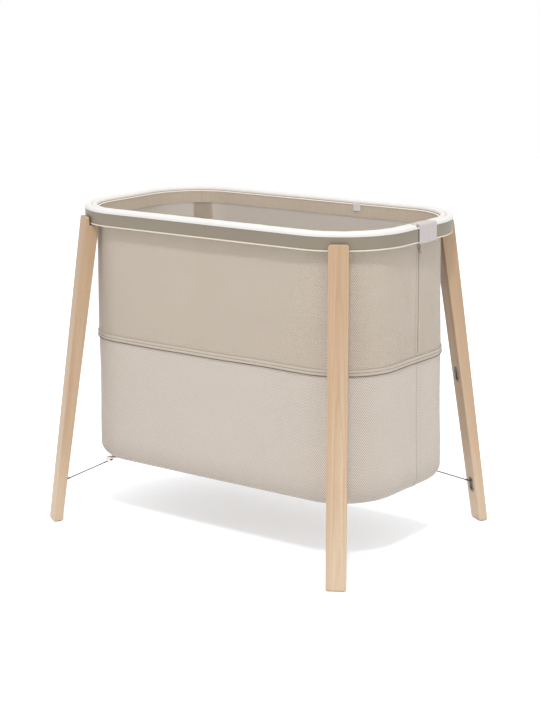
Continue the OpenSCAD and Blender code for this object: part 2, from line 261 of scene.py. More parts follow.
def spacerMesh(name, thread, valley, solidShare=0.0, relief=0.35, footShadeShare=0.0, pitch=0.0042):
    # airy knit: rows of small lens-shaped holes set as a diamond lattice, with painted shade deepening its
    # tone round the foot
    glow = tone(232, 204, 172)  # a faint glow, for the light that comes through the knit
    recipe = Recipe(name, Sheen_Weight=0.14, Sheen_Roughness=0.5, Specular_IOR_Level=0.2,
                    Emission_Color=glow, Emission_Strength=0.07)
    across, along, _ = recipe.cloth()
    turn = math.pi / pitch
    lattice = ((across + along * 0.62) * turn).sine() * ((across - along * 0.62) * turn).sine()
    hole = lattice.size().rise(0.34, 0.78)
    place = recipe.around()
    tint = recipe.cloud(place, 9.0, 3.0)
    slub = recipe.cloud(recipe.stretched(place, 40, 40, 900), 1.0, 2.0)
    fuzz = recipe.cloud(place, 900.0, 2.0)
    ground = recipe.blend(hole, thread, valley)
    ground = recipe.blend(slub.rise(0.45, 0.75) * 0.22, ground, valley)
    ground = recipe.blend(tint.rise(0.3, 0.75) * 0.05, ground, valley)
    # painted shade: darker towards the bottom edge, where the bottom rounds away from the light
    foot = recipe.parts(place)[2].rise(0.160, 0.225, footShadeShare, 0.0)
    recipe.feed("Base Color", recipe.blend(foot * (0.25 + hole * 0.75), ground, darker(valley, 0.72)))
    recipe.feed("Alpha", (1 - hole * (1 - solidShare) * 0.75) * (0.90 + solidShare * 0.08))
    recipe.feed("Roughness", 0.78 + fuzz * 0.14)
    recipe.bump(lattice.size() * -1.0 + fuzz * 0.25, 0.0008, relief)
    return recipe.material


def wovenCloth(name, colour, pitch, depth=0.00018, fade=0.88, sheen=0.2):
    recipe = Recipe(name, Sheen_Weight=sheen, Sheen_Roughness=0.45, Specular_IOR_Level=0.25)
    across, along, _ = recipe.cloth()
    height = weave(recipe, across, along, pitch)
    place = recipe.around()
    tint = recipe.cloud(place, 22.0, 4.0)
    fuzz = recipe.cloud(place, 1500.0, 2.0)
    ground = recipe.blend(height.rise(0.1, 0.8), darker(colour, fade), colour)
    recipe.feed("Base Color", recipe.blend(tint.rise(0.35, 0.8) * 0.3, ground, darker(colour, 0.93)))
    recipe.feed("Roughness", 0.76 + fuzz * 0.16)
    recipe.bump(height + fuzz * 0.5, depth, 0.7)
    return recipe.material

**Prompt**
Write the listing out again, exactly as it reads.

**Answer to this problem**
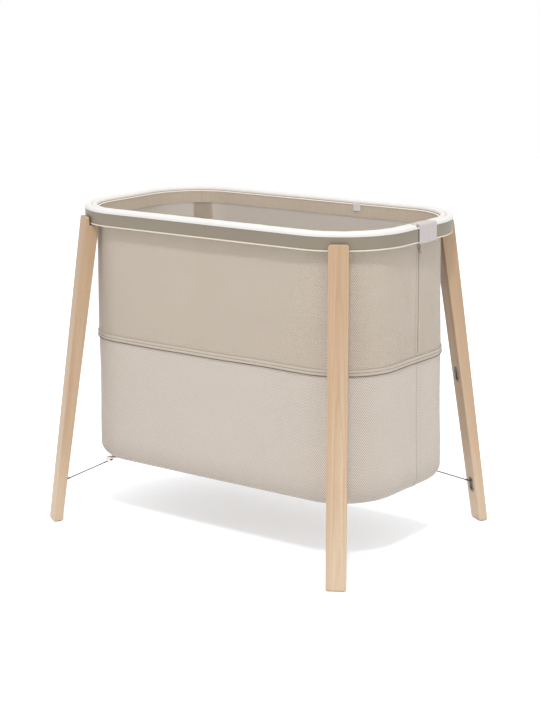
Continue the OpenSCAD and Blender code for this object: part 2, from line 261 of scene.py. More parts follow.
def spacerMesh(name, thread, valley, solidShare=0.0, relief=0.35, footShadeShare=0.0, pitch=0.0042):
    # airy knit: rows of small lens-shaped holes set as a diamond lattice, with painted shade deepening its
    # tone round the foot
    glow = tone(232, 204, 172)  # a faint glow, for the light that comes through the knit
    recipe = Recipe(name, Sheen_Weight=0.14, Sheen_Roughness=0.5, Specular_IOR_Level=0.2,
                    Emission_Color=glow, Emission_Strength=0.07)
    across, along, _ = recipe.cloth()
    turn = math.pi / pitch
    lattice = ((across + along * 0.62) * turn).sine() * ((across - along * 0.62) * turn).sine()
    hole = lattice.size().rise(0.34, 0.78)
    place = recipe.around()
    tint = recipe.cloud(place, 9.0, 3.0)
    slub = recipe.cloud(recipe.stretched(place, 40, 40, 900), 1.0, 2.0)
    fuzz = recipe.cloud(place, 900.0, 2.0)
    ground = recipe.blend(hole, thread, valley)
    ground = recipe.blend(slub.rise(0.45, 0.75) * 0.22, ground, valley)
    ground = recipe.blend(tint.rise(0.3, 0.75) * 0.05, ground, valley)
    # painted shade: darker towards the bottom edge, where the bottom rounds away from the light
    foot = recipe.parts(place)[2].rise(0.160, 0.225, footShadeShare, 0.0)
    recipe.feed("Base Color", recipe.blend(foot * (0.25 + hole * 0.75), ground, darker(valley, 0.72)))
    recipe.feed("Alpha", (1 - hole * (1 - solidShare) * 0.75) * (0.90 + solidShare * 0.08))
    recipe.feed("Roughness", 0.78 + fuzz * 0.14)
    recipe.bump(lattice.size() * -1.0 + fuzz * 0.25, 0.0008, relief)
    return recipe.material


def wovenCloth(name, colour, pitch, depth=0.00018, fade=0.88, sheen=0.2):
    recipe = Recipe(name, Sheen_Weight=sheen, Sheen_Roughness=0.45, Specular_IOR_Level=0.25)
    across, along, _ = recipe.cloth()
    height = weave(recipe, across, along, pitch)
    place = recipe.around()
    tint = recipe.cloud(place, 22.0, 4.0)
    fuzz = recipe.cloud(place, 1500.0, 2.0)
    ground = recipe.blend(height.rise(0.1, 0.8), darker(colour, fade), colour)
    recipe.feed("Base Color", recipe.blend(tint.rise(0.35, 0.8) * 0.3, ground, darker(colour, 0.93)))
    recipe.feed("Roughness", 0.76 + fuzz * 0.16)
    recipe.bump(height + fuzz * 0.5, depth, 0.7)
    return recipe.material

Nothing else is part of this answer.